> WHAT THIS TASK INVOLVES
Reproduce each line exactly.

## start

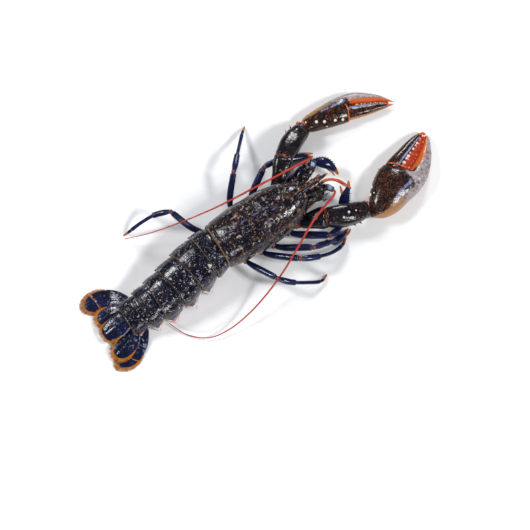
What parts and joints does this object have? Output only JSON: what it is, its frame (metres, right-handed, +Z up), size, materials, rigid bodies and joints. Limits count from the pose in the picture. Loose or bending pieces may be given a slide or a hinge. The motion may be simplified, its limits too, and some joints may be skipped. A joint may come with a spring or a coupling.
{
  "type": "european lobster",
  "caption": "Life-size still model of a clawed lobster at rest, claws ahead, tail straight and fan spread, long feelers swept back over the body.",
  "frame": {"origin": "middle of the bottom of the animal's box, on the floor it rests on", "axes": "+X forward, from tail to claws; +Y to the animal's left; +Z up"},
  "size_m": [0.4178, 0.1916, 0.0621],
  "materials": {
    "shell": "glossy blue-black shell with cream and orange flecks",
    "tail": "glossy blue-black shell, speckled, with white flap tips",
    "fan": "satin navy plates edged with gold",
    "leg": "glossy navy with orange joints",
    "claw": "glossy mottled brown-black, with cream outer faces and orange teeth",
    "feeler": "satin red, finely ringed",
    "eye": "glossy black",
    "belly": "matt pinkish cream"
  },
  "bodies": {
    "root": {"carapace": "shell", "thorax_underside": "belly", "mouthparts": "belly", "telson": "fan", "abdomen_1": "tail", "abdomen_2": "tail", "abdomen_3": "tail", "abdomen_4": "tail", "abdomen_5": "tail", "abdomen_6": "tail", "endopod_left": "fan", "exopod_left": "fan", "eyestalk_left": "shell", "eye_left": "eye", "antenna_base_left": "leg", "antennule_left": "feeler", "maxilliped_left": "leg", "claw_base_left": "leg", "antenna_left_1": "feeler", "antenna_left_2": "feeler", "antenna_left_3": "feeler", "claw_arm_left": "claw", "claw_wrist_left": "claw", "claw_palm_left": "claw", "claw_finger_left": "claw", "leg_2_left_upper": "leg", "leg_2_left_lower": "leg", "leg_3_left_upper": "leg", "leg_3_left_lower": "leg", "leg_4_left_upper": "leg", "leg_4_left_lower": "leg", "leg_5_left_upper": "leg", "leg_5_left_lower": "leg", "endopod_right": "fan", "exopod_right": "fan", "eyestalk_right": "shell", "eye_right": "eye", "antenna_base_right": "leg", "antennule_right": "feeler", "maxilliped_right": "leg", "claw_base_right": "leg", "antenna_right_1": "feeler", "antenna_right_2": "feeler", "antenna_right_3": "feeler", "antenna_right_4": "feeler", "claw_arm_right": "claw", "claw_wrist_right": "claw", "claw_palm_right": "claw", "claw_finger_right": "claw", "leg_2_right_upper": "leg", "leg_2_right_lower": "leg", "leg_3_right_upper": "leg", "leg_3_right_lower": "leg", "leg_4_right_upper": "leg", "leg_4_right_lower": "leg", "leg_5_right_upper": "leg", "leg_5_right_lower": "leg"}
  },
  "joints": []
}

## end

> REPLY TO THE TASK
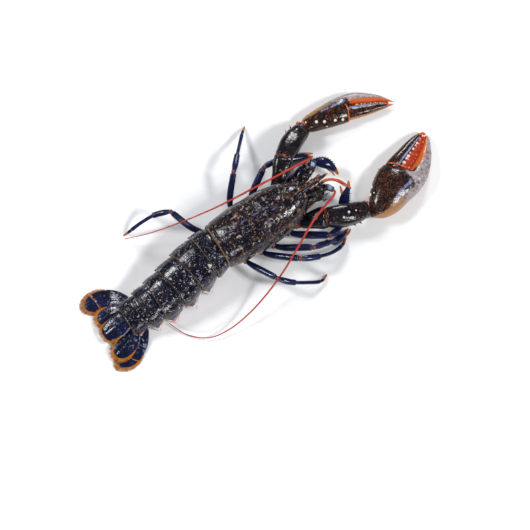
What parts and joints does this object have? Output only JSON: what it is, its frame (metres, right-handed, +Z up), size, materials, rigid bodies and joints. Limits count from the pose in the picture. Loose or bending pieces may be given a slide or a hinge. The motion may be simplified, its limits too, and some joints may be skipped. A joint may come with a spring or a coupling.
{
  "type": "european lobster",
  "caption": "Life-size still model of a clawed lobster at rest, claws ahead, tail straight and fan spread, long feelers swept back over the body.",
  "frame": {"origin": "middle of the bottom of the animal's box, on the floor it rests on", "axes": "+X forward, from tail to claws; +Y to the animal's left; +Z up"},
  "size_m": [0.4178, 0.1916, 0.0621],
  "materials": {
    "shell": "glossy blue-black shell with cream and orange flecks",
    "tail": "glossy blue-black shell, speckled, with white flap tips",
    "fan": "satin navy plates edged with gold",
    "leg": "glossy navy with orange joints",
    "claw": "glossy mottled brown-black, with cream outer faces and orange teeth",
    "feeler": "satin red, finely ringed",
    "eye": "glossy black",
    "belly": "matt pinkish cream"
  },
  "bodies": {
    "root": {"carapace": "shell", "thorax_underside": "belly", "mouthparts": "belly", "telson": "fan", "abdomen_1": "tail", "abdomen_2": "tail", "abdomen_3": "tail", "abdomen_4": "tail", "abdomen_5": "tail", "abdomen_6": "tail", "endopod_left": "fan", "exopod_left": "fan", "eyestalk_left": "shell", "eye_left": "eye", "antenna_base_left": "leg", "antennule_left": "feeler", "maxilliped_left": "leg", "claw_base_left": "leg", "antenna_left_1": "feeler", "antenna_left_2": "feeler", "antenna_left_3": "feeler", "claw_arm_left": "claw", "claw_wrist_left": "claw", "claw_palm_left": "claw", "claw_finger_left": "claw", "leg_2_left_upper": "leg", "leg_2_left_lower": "leg", "leg_3_left_upper": "leg", "leg_3_left_lower": "leg", "leg_4_left_upper": "leg", "leg_4_left_lower": "leg", "leg_5_left_upper": "leg", "leg_5_left_lower": "leg", "endopod_right": "fan", "exopod_right": "fan", "eyestalk_right": "shell", "eye_right": "eye", "antenna_base_right": "leg", "antennule_right": "feeler", "maxilliped_right": "leg", "claw_base_right": "leg", "antenna_right_1": "feeler", "antenna_right_2": "feeler", "antenna_right_3": "feeler", "antenna_right_4": "feeler", "claw_arm_right": "claw", "claw_wrist_right": "claw", "claw_palm_right": "claw", "claw_finger_right": "claw", "leg_2_right_upper": "leg", "leg_2_right_lower": "leg", "leg_3_right_upper": "leg", "leg_3_right_lower": "leg", "leg_4_right_upper": "leg", "leg_4_right_lower": "leg", "leg_5_right_upper": "leg", "leg_5_right_lower": "leg"}
  },
  "joints": []
}